The object of the act in question was to prevent delays in transportation. Transportation is a part of commerce, and it must be held that the transportation in this instance was not wholly within the State, but was in part within the State of Georgia, and was, therefore, interstate transportation. Whatever might be the result, if the delay had actually occurred on that part of the line within this State, since it appears that the delay in this case actually occurred in another State, there is no escape from holding that if the penalty statute be construed to cover such a case, it violates interstate commerce.

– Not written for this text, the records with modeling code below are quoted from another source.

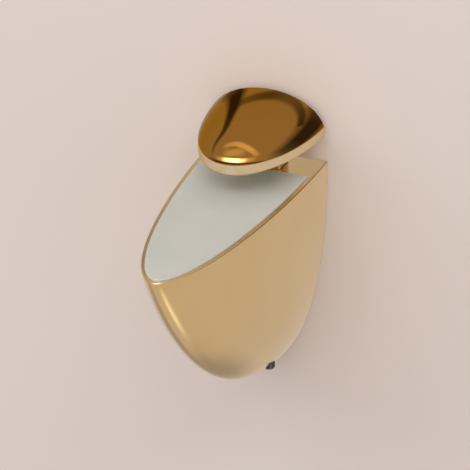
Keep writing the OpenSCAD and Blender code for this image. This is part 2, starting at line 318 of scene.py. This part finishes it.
hollow = ring_solid("hollow", keel_rings(jaw_half - side_wall, jaw_reach - keel_wall + past,
                                         jaw_height - floor_wall, jaw_plan, jaw_side, jaw_keel,
                                         0, start=deck / (jaw_height - floor_wall))
                    + np.array([0, past, jaw_top]))
inner = [
    block((-guide_width / 2 - rib, guide_front, guide_low), (guide_width / 2 + rib, lug_rear, panel_z)),
    block((-rib / 2, -rib_reach, deck_under - rib_depth), (rib / 2, guide_front + past, panel_z)),
    round_bar(head_bore + post_wall, 0, axis_y, jaw_low.z - past, post_top),
]
for side in (-1, 1):
    inner.append(block((side * hook_x - hook_width / 2, lug_rear - lug_depth, lug_low),
                       (side * hook_x + hook_width / 2, lug_rear, panel_z)))
    inner.append(round_bar(lock_post, side * lock_x, lock_y, jaw_low.z - past, plate_low.z - past))
combine(hollow, inner)


def pad_outline(half, reach, form, rear):
    """The half oval cut off straight at the rear: points behind the cut are moved onto it."""
    outline = half_oval(half, reach, form)
    cut = 1 - (-rear / reach) ** form[0]
    edge_x = half * cut ** (1 / form[1])
    kept = outline[outline[:, 1] < rear]
    return np.concatenate([[[edge_x, rear]], kept, [[-edge_x, rear]]])


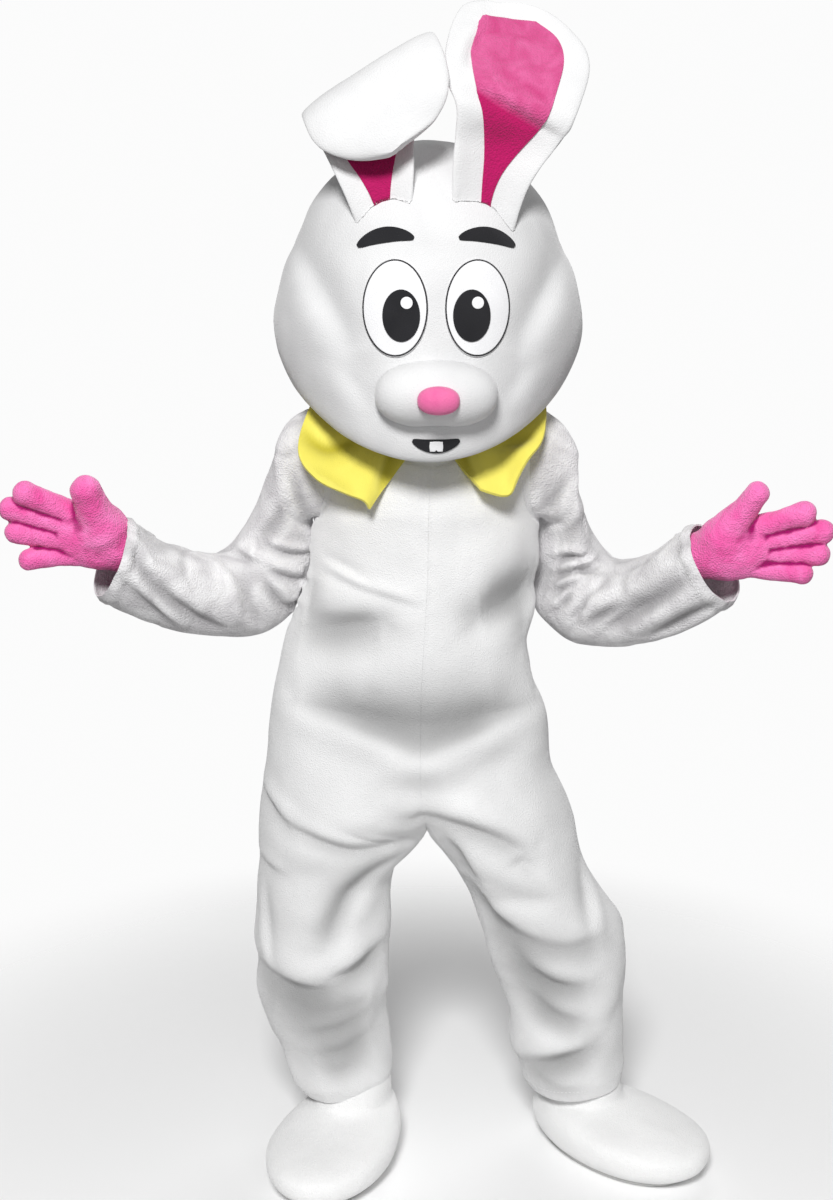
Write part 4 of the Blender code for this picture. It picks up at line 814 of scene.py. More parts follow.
def walled(name, points, normals, faces, thickness, finish, crease=None):
    """A closed wall: the given faces outside, the same faces a thickness inside them, and a rim."""
    count = len(points)
    inner = points - normals * thickness
    edges = {}
    for face in faces:
        for a, b in zip(face, face[1:] + face[:1]):
            edges[(a, b)] = edges.get((a, b), 0) + 1
    rim = [(b, a, a + count, b + count) for a, b in edges if (b, a) not in edges]
    inside = [tuple(i + count for i in reversed(face)) for face in faces]
    mesh = bpy.data.meshes.new(name)
    mesh.from_pydata(np.vstack((points, inner)).tolist(), [], [*faces, *inside, *rim])
    mesh.validate()
    mesh.materials.append(finish)
    mesh.shade_smooth()
    mesh.set_sharp_from_angle(angle=SHARP_TURN)
    # the outer face carries the painted shade as its "crease" attribute; the inner face gets none
    if crease is not None:
        layer = mesh.attributes.new("crease", "FLOAT", "POINT")
        layer.data.foreach_set("value", np.concatenate((crease, 0 * crease)))
    return add_object(name, mesh)


def panel(mesh, tag, name, thickness, finish, crease):
    """One panel of a tagged skin as a wall, a hair clear of its seams."""
    faces = [tuple(p.vertices) for p in mesh.polygons if p.material_index == tag]
    others = {i for p in mesh.polygons if p.material_index != tag for i in p.vertices}
    used = sorted({i for face in faces for i in face})
    place = {old: new for new, old in enumerate(used)}
    points, normals = points_of(mesh)[used], normals_of(mesh)[used]
    local = [tuple(place[i] for i in face) for face in faces]
    seam = {place[i] for i in used if i in others}
    pull = {i: np.zeros(3) for i in seam}
    for face in local:
        inward = [i for i in face if i not in seam]
        for i in face:
            if i in seam:
                for j in inward:
                    pull[i] += points[j] - points[i]
    for i, way in pull.items():
        length = np.linalg.norm(way)
        if length > 0:
            points[i] = points[i] + way / length * SEAM_GAP / 4
    return walled(name, points, normals, local, thickness, finish, crease[used])


def dress(piece, slot, *replaced):
    """The same steps for every piece: it rides on the costume and stands for a node; its slot is not used."""
    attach(piece, "root")
    if replaced:
        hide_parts(*replaced)
    return piece


for tag, name in enumerate(SUIT):
    slot, finish = ("sleeve_plush", sleeve_plush) if tag >= FIRST_SLEEVE else ("white_plush", white_plush)
    dress(panel(suit, tag, f"{name}_cloth", CLOTH, finish, suit_painted_shade), slot, name)

# %% [markdown]
# ## Floor
# A pale, plain floor. Its distance from the feet drives its alpha, so it fades out before it would
# draw a line behind the costume.

# %% Floor
FLOOR_HALF, FLOOR_DROP = 7.0, 0.0005
FADE_FROM, FADE_TO = 1.46, 2.1           # metres from the feet


def make_floor():
    mesh = bpy.data.meshes.new("floor")
    far, level = FLOOR_HALF, FLOOR_Z - FLOOR_DROP
    corners = [(-far, -far, level), (far, -far, level), (far, far, level), (-far, far, level)]
    mesh.from_pydata(corners, [], [(0, 1, 2, 3)])
    paper = bpy.data.materials.new("pale_floor")
    paper.use_nodes = True
    shader = paper.node_tree.nodes["Principled BSDF"]
    grain = wire(paper.node_tree, "ShaderNodeTexNoise", {"Scale": 3.0, "Detail": 2.0})
    tone = wire(
        paper.node_tree,
        "ShaderNodeMix",
        {0: grain.outputs[0], 6: (0.96, 0.96, 0.96, 1.0), 7: (0.94, 0.94, 0.94, 1.0)},
        data_type="RGBA",
    )
    place = wire(paper.node_tree, "ShaderNodeTexCoord").outputs["Object"]
    away = wire(paper.node_tree, "ShaderNodeVectorMath", {0: place}, operation="LENGTH")
    fade = wire(
        paper.node_tree,
        "ShaderNodeMapRange",
        {
            "Value": away.outputs["Value"],
            "From Min": FADE_FROM, "From Max": FADE_TO, "To Min": 1.0, "To Max": 0.0,
        },
        interpolation_type="SMOOTHSTEP",
    )
    paper.node_tree.links.new(fade.outputs[0], shader.inputs["Alpha"])
    paper.node_tree.links.new(tone.outputs[2], shader.inputs["Base Color"])
    shader.inputs["Roughness"].default_value = 0.9
    mesh.materials.append(paper)
    add_object("floor", mesh)


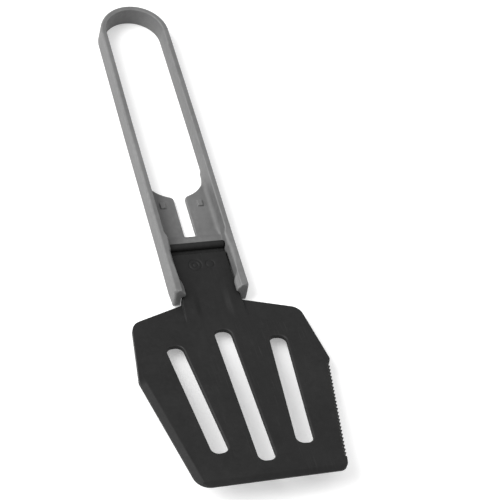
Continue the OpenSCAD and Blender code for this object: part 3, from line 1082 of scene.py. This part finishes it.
def make_lights():
    """An even sky, brighter overhead, and one large soft light from the left."""
    world = bpy.data.worlds.new("studio")
    world.use_nodes = True
    nodes, links = world.node_tree.nodes, world.node_tree.links
    way = nodes.new("ShaderNodeTexCoord")
    split = nodes.new("ShaderNodeSeparateXYZ")
    links.new(way.outputs["Generated"], split.inputs["Vector"])
    sky = nodes.new("ShaderNodeMapRange")
    links.new(split.outputs["Z"], sky.inputs["Value"])
    sky.inputs["To Min"].default_value = SKY_LOW
    sky.inputs["To Max"].default_value = SKY_HIGH
    links.new(sky.outputs["Result"], nodes["Background"].inputs["Strength"])
    nodes["Background"].inputs["Color"].default_value = grey(1)
    bpy.context.scene.world = world
    soft_sun("key", (-0.80, 0.12, 0.70), 3.55, 46)


def make_camera():
    """The photograph's view: from the front left, above, rolled so that the handle leans left."""
    azimuth = math.radians(CAMERA_AZIMUTH)
    elevation = math.radians(CAMERA_ELEVATION)
    roll = math.radians(CAMERA_ROLL)
    data = bpy.data.cameras.new("camera")
    data.lens = CAMERA_LENS
    camera = bpy.data.objects.new("camera", data)
    bpy.context.scene.collection.objects.link(camera)
    level = math.cos(elevation)
    back = Vector((math.sin(azimuth) * level, -math.cos(azimuth) * level, math.sin(elevation)))
    right = Vector((math.cos(azimuth), math.sin(azimuth), 0))
    up = back.cross(right)
    leaned = right * math.cos(roll) + up * math.sin(roll)
    turn = Matrix((leaned, back.cross(leaned), back)).transposed()
    camera.location = CAMERA_PLACE
    camera.rotation_mode = "QUATERNION"
    camera.rotation_quaternion = turn.to_quaternion()
    data.clip_start, data.clip_end = 0.05, 20
    bpy.context.scene.camera = camera


bpy.context.scene.view_settings.view_transform = "Standard"

handle_look = handle_material()
blade_look = blade_material()
bodies = frame["record"]["behaviour"]["bodies"]

points, faces, normals, wear_and_sheen = handle_mesh()
piece(
    "handle_moulding",
    points,
    faces,
    "handle",
    handle_look,
    bodies["handle"],
    normals,
    wear_and_sheen,
)

points, faces, normals, wear_and_sheen = blade_mesh()
piece(
    "blade_moulding",
    points,
    faces,
    "blade",
    blade_look,
    [node for node in bodies["blade"] if node != "hinge_barrel"],
    normals,
    wear_and_sheen,
)

points, faces = barrel_mesh()
piece("blade_barrel", points, faces, "blade", blade_look, ["hinge_barrel"])

make_floor()
make_lights()
make_camera()
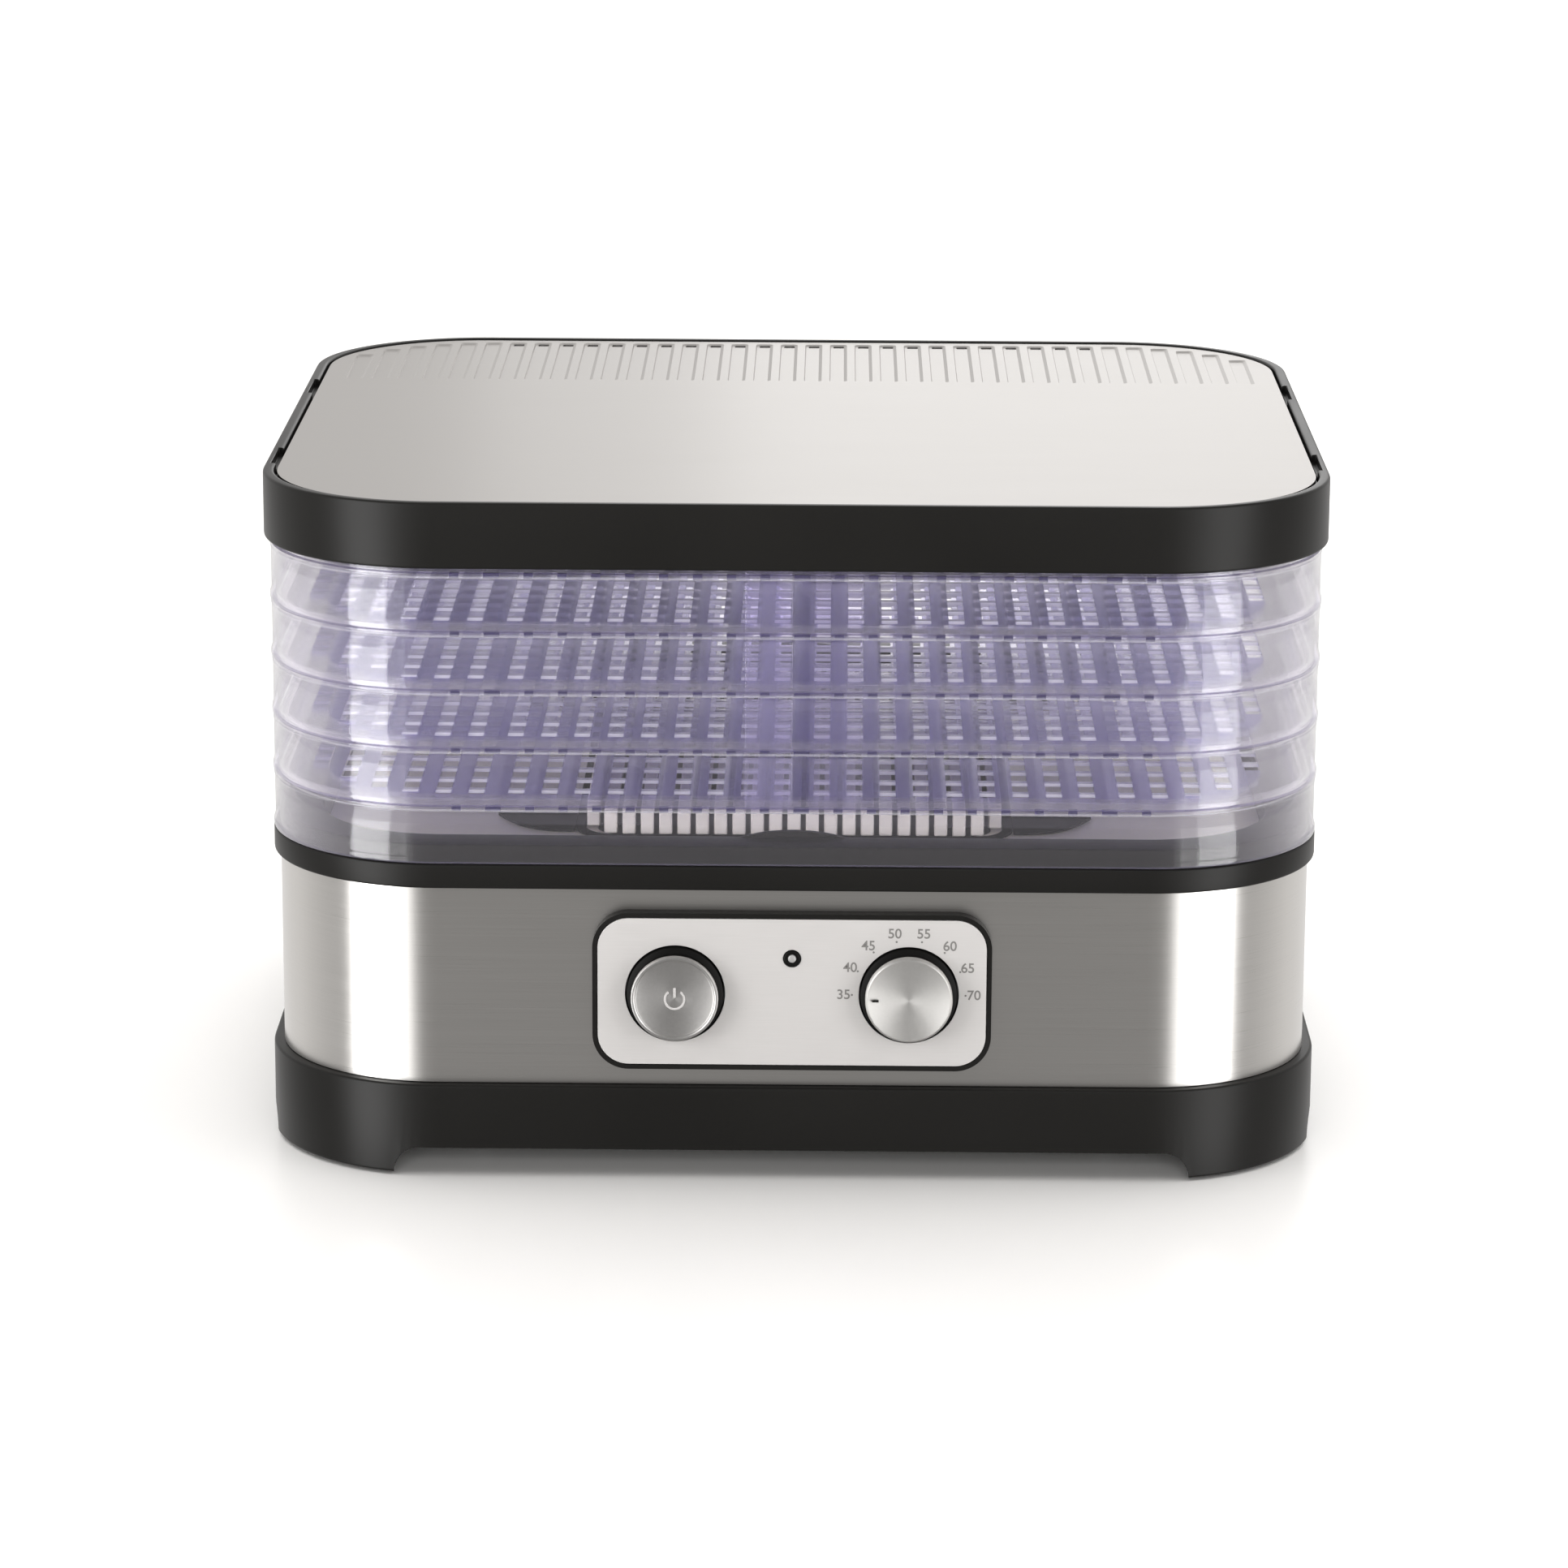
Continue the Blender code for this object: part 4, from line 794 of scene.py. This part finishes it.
def make_tray_meshes():
    """A tray's skirt, and its floor: border, strips between the open columns, rungs, and dark blocks at the
    strip ends whose dark violet is painted shade.
    """
    section = rounded_section(
        [
            (LIP_INSET, GAP),
            (LIP_INSET, 0.0024),
            (WALL_INSET, 0.0031),
            (WALL_INSET, BEAD_LOW),
            (WALL_INSET - 0.0003, BEAD_LOW + 0.0002),
            (WALL_INSET - 0.0003, BEAD_HIGH - 0.0002),
            (WALL_INSET, BEAD_HIGH),
            (WALL_INSET, TRAY_PITCH),
            (RIM_INSET, TRAY_PITCH),
            (RIM_INSET, TRAY_PITCH + RIM_HEIGHT),
            (RIM_END, TRAY_PITCH + RIM_HEIGHT),
            (RIM_END, LEDGE_TOP),
            (LEDGE_END, LEDGE_TOP),
            (LEDGE_END, LEDGE_TOP - LEDGE_THICKNESS),
            (WALL_INSET + WALL_THICKNESS, LEDGE_TOP - LEDGE_THICKNESS - 0.0030),
            (WALL_INSET + WALL_THICKNESS, GAP),
        ],
        0.0005,
        2,
    )
    skirt = ring_mesh("tray_skirt", section)
    slots = []
    rungs = []
    low, high = MESH_TOP - MESH_THICKNESS, MESH_TOP
    half_open = (COLUMN_PITCH - STRIP_WIDTH) / 2
    for x in column_places():
        limit = reach_at(abs(x) + half_open, FIELD_INSET + 0.0010)
        slots.append(rectangle(half_open, limit, (x, 0.0)))
        rows = int(limit / RUNG_PITCH)
        for row in range(-rows, rows + 1):
            size = (2 * half_open + 0.0006, RUNG_WIDTH, RUNG_THICKNESS)
            rungs.append((size, (x, row * RUNG_PITCH, high - 0.0002 - RUNG_THICKNESS / 2)))
    strips = flat_mesh("tray_strips", [casing_outline(FIELD_INSET), *slots], low, high)
    border = flat_mesh("tray_border", [casing_outline(0.0082), casing_outline(FIELD_INSET)], low, high)
    ladder = block_mesh("tray_rungs", rungs)
    # Dark blocks at the strip ends: painted shade where the ends of the strips lie in shade.
    shade_blocks = []
    edges = sorted(column_places())
    for left, right in zip(edges, edges[1:]):
        x = (left + right) / 2
        width = (right - left) - (COLUMN_PITCH - STRIP_WIDTH) - 0.0032
        if abs(x) < HALF_WIDTH - CORNER_RADIUS + 0.004:
            y = reach_at(x, SHADE_BLOCK_INSET)
            for side in (-1, 1):
                shade_blocks.append(((width, *SHADE_BLOCK_SIZE), (x, side * y, MESH_TOP - 0.0010)))
    edge = block_mesh("strip_ends", shade_blocks)
    return skirt, border, strips, ladder, edge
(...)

Such is not the proper construction of the statute. The title is: "An act to prevent delays in the transportation of freight by railroads in this State." Section 1 provides: "That from and after May 1, 1904, all railroad companies doing business in this State shall transport to its destination all freight received by them for transportation within the State, etc."
Construing the words "transportation within the State," according to their exact and natural meaning, they do not embrace interstate transportation. W.U. Tel. Co. v. Fremont, 26 L.R.A., 698; State v. Pullman Palace Car, 64 Wis. 89, 23 N.W., 871; 8 Words Phrases, 7503-4. The statute, therefore, cannot have operation beyond the territory of the State, and should not be so construed as to interfere substantially with transportation in its interstate feature.
Possibly in case of a transportation beginning and ending in this State, but the necessary route going partly in another State, it would not materially interfere with interstate transportation or commerce to penalize for delay occurring wholly within this State; but such is not the case at bar, and we reserve opinion on that point.
The judgment of the Circuit Court is affirmed.